Only after the variation for the Euler-Lagrange equations which defines the actual trajectory of the particle you can choose $\lambda = \tau$, then simplifying the equations somewhat.

The advantage of this "square-root form" of the free-particle Lagrangian is that it is parametrization independent from the very beginning since obviously the so defined action is parametrization independent. Particularly you can also fix an (inertial) reference frame and set $\lambda=t$ (the coordinate time). Then you get the (3+1)-formalism which is not manifestly covariant but an easily interpretable set of equations of motion, i.e., the interpretation for an observer at rest in the chosen computational frame.

 

[TeethWhitener]

I want to point out that I think there is at least one typo in the excerpt of Landau-Lifshitz above. In the line where it says:
$$
\delta S = -mc \int_a^b\frac{dx_i\delta dx^i}{\sqrt{ds}}$$
I think the denominator shouldn't have a square root sign (since $ds = \sqrt{dx_i dx^i}$ already). This comports with $ds$ as proper time (and therefore $\frac{dx_i}{ds}$ as a four-velocity component).

 

[TSny]

@Luke Tan

You are wondering why the textbook varies the contravariant $dx^i$ but apparently does not consider variations in the covariant $dx_i$. Actually, the variations in $dx_i$ are accounted for.

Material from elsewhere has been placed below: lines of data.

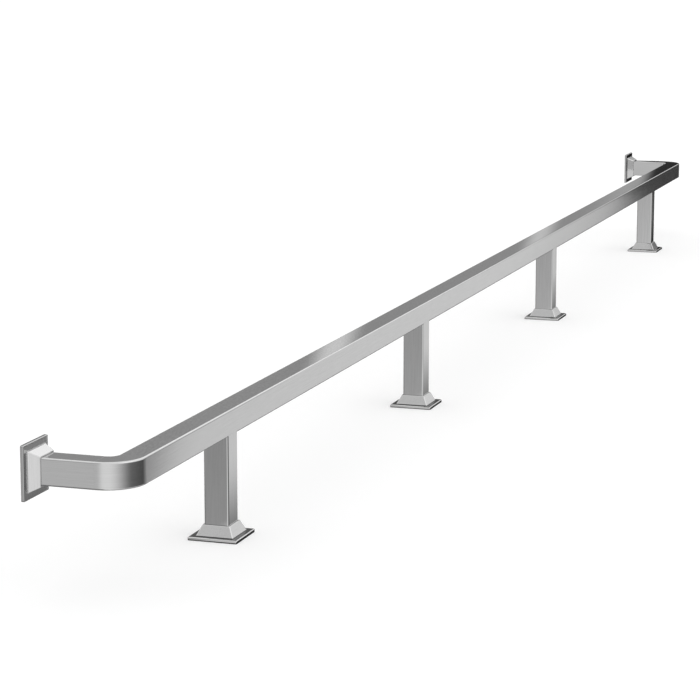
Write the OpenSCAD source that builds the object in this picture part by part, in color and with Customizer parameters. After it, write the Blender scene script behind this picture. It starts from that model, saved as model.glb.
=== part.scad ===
// Bar foot rail in square stainless tube: a straight rail on four posts, turned back to the wall at both ends.
// X runs along the rail, +Y points at the wall, Z is up. The origin is on the floor, at the middle of the outline.

/* [Rail] */
// Distance between the centre lines of the two wall returns
rail_span = 3780; // [3000:10:4200]
// Height of the top of the rail above the floor
rail_top = 190.5; // [175:0.5:230]
// Distance from the centre line of the rail to the wall
wall_reach = 130; // [120:1:180]
// Places of the posts, as shares of the span
post_shares = [0.093, 0.353, 0.614, 0.9];

/* [Tube] */
// Outer side of the square tube
tube_w = 38.1; // [37:0.1:40]
// Wall of the tube
tube_wall = 1.5; // [1.2:0.1:2]
// Outer corner radius of the tube
tube_r = 2.5; // [2.2:0.1:3]

/* [Elbows] */
// Centre line radius of the corner elbows
elbow_r = 33; // [30:1:45]
// Length of the spigot that enters a tube
spigot_l = 26; // [18:1:36]
// Wall of the spigots of the elbows and of the flange stubs
spigot_wall = 3; // [2.4:0.1:4]
// Clearance between a spigot and the inside of the tube
spigot_gap = 0.1; // [0.05:0.05:0.2]
// Diameter of the grub screws in the elbow spigots
grub_d = 6; // [5:0.5:8]

/* [Flanges] */
// Side of the square floor and wall plates
plate_w = 76.2; // [72:0.2:90]
// Thickness of the plates
plate_t = 5; // [4:0.5:7]
// Radius of the rounded outer edge of a plate
plate_edge_r = 1.4; // [0.8:0.1:2]
// Corner radius of a plate in plan
plate_corner_r = 1.8; // [1:0.1:4]
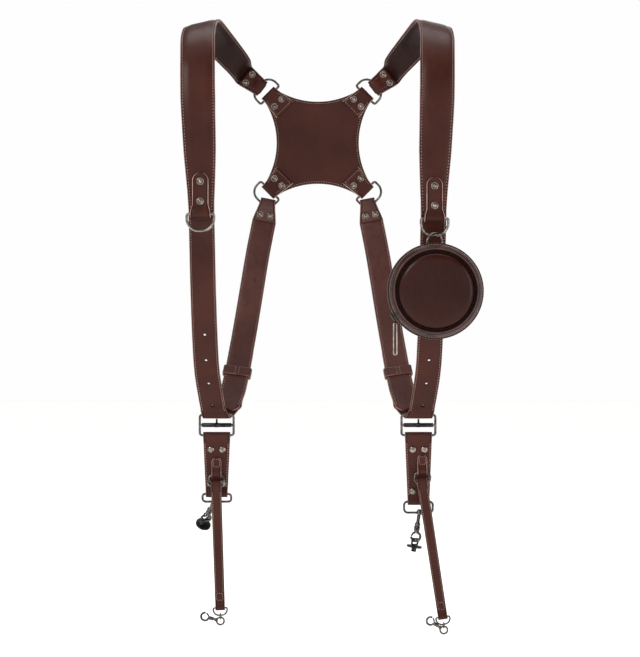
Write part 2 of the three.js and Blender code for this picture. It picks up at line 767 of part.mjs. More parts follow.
function addBuckle(side) {
  const middle = vector((side.sign * buckleSpan) / 2, buckleBack, -buckleDrop);
  const path = framePath(middle, sideways, upwards, buckleWidth, buckleHeight, buckleBend, buckleWire);
  const half = (buckleWidth - buckleWire) / 2;
  const middleBar = bar(
    middle.clone().addScaledVector(sideways, -half), middle.clone().addScaledVector(sideways, half), buckleWire, 8,
  );
  addPiece(`${side.name}_buckle_frame`, joined(wire(path, buckleWire, backwards), middleBar), gunmetal);
  const rollerHalf = half - buckleWire / 2 - 1;
  const outer = rollerDiameter / 2;
  const inner = buckleWire / 2 + seatGap;
  const roller = turned(middle, sideways, [
    [inner, -rollerHalf], [outer, -rollerHalf], [outer, rollerHalf], [inner, rollerHalf], [inner, -rollerHalf],
  ], 10);
  const prongTop = middle.clone().addScaledVector(upwards, barRise - wrapRadius - strapThickness / 2 - seatGap);
  const prongFoot = middle.clone().addScaledVector(upwards, (inner + outer) / 2);
  addPiece(`${side.name}_buckle_prong`, joined(roller, bar(prongFoot, prongTop, prongDiameter, 8)), darkSteel);
}

const wearing = sides.map((side) => {
  const back = backStations(side.sign);
  return { side, back, front: frontStations(side, back) };
});
for (const { side, back, front } of wearing) {
  addBackStrap(side, back);
  addFrontStrap(side, front);
  addKeeper(side, back);
  addBuckle(side);
}

function roundPath(centre, first, second, diameter, wireSize, steps) {
  return arc(centre, first, second, (diameter - wireSize) / 2, 0, 360, steps).slice(0, steps);
}

// Ring tab: doubled leather on the front of the shoulder strap, folded round the ring's bar
const ringTabBack = frontFace - seatGap - tabThickness / 2;
const ringBarBack = ringTabBack - strapRingWire / 2 - wireGap - tabThickness / 2;
const ringOut = 0.977 * halfSpan;

function addStrapRing(side) {
  const middle = vector(side.sign * ringOut, ringBarBack, -side.ringDrop);
  const widthAt = (rise) => {
    if (rise < 12) return blend(ringTabFlare, ringTabWidth, ease(Math.max(rise, 0) / 12));
    const top = (rise - ringTabLength + ringTabWidth / 2) / (ringTabWidth / 2);
    return top > 0 ? ringTabWidth * Math.sqrt(1.03 - Math.min(top, 1) ** 2) : ringTabWidth;
  };
  const radius = ringTabBack - ringBarBack;
  const frontLeg = ringTabBack - tabThickness - plyGap;
  const rises = [1, 0.97, 0.9, 0.8, 0.5, 0.26].map((share) => share * ringTabLength);
  const leg = (rise, back) => {
    const at = vector(middle.x, back, middle.z + rise);
    return { at, across: sideways, width: widthAt(rise), thick: tabThickness };
  };
  const stations = rises.map((rise) => leg(rise, ringTabBack));
  stations.push(leg(0.12 * ringTabLength, ringTabBack));
  for (const at of arc(middle, backwards, upwards.clone().negate(), radius, 0, 180, 5)) {
    stations.push({ at, across: sideways, width: ringTabFlare, thick: tabThickness });
  }
  stations.push(leg(0.07 * ringTabLength, middle.y - 0.8 * radius));
  stations.push(leg(0.16 * ringTabLength, blend(middle.y, frontLeg, 0.6) - 0.3 * radius));
  stations.push(...[...rises].reverse().map((rise) => leg(rise, frontLeg)));
  const heads = [0.31, 0.79].map((share) => {
    const face = vector(middle.x, frontLeg - tabThickness / 2, middle.z + share * ringTabLength);
    return rivet(face, backwards.clone().negate(), smallRivetDiameter);
  });
  addPiece(`${side.name}_ring_tab`, joined(strap(stations), ...heads), leatherBrown);
  const away = upwards.clone().negate();
  const path = ringPath(middle, sideways, away, strapRingWidth, strapRingDepth, strapRingBend, strapRingWire);
  addPiece(`${side.name}_strap_ring`, wire(path, strapRingWire, backwards), gunmetal);
}

// Camera tab: a doubled strap between the buckle's lower bar and the loop below it
const lowerBar = -buckleDrop - barRise;
const tabFront = buckleBack - plyGap / 2 - tabThickness; // front face of the tab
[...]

Noting @TeethWhitener 's correction in post #11 that the square root in the denominator should not be there, you would first have
$$
\delta S = -mc \int_a^b\frac{\delta \left(dx_idx^i \right)}{2ds}$$ The factor of 2 in the denominator comes from taking the derivative of a square root. ($ds = \sqrt{dx_idx^i}$)

Now, $\delta \left(dx_idx^i \right) = dx_i \delta dx^i + dx^i \delta dx_i$ where variations in both the contravariant and covariant quantities are included.

But, you can show that the two terms on the right are equal. So, $\delta \left(dx_idx^i \right) =2 dx_i \delta dx^i$. The 2 here cancels the 2 in the denominator and you get the desired result.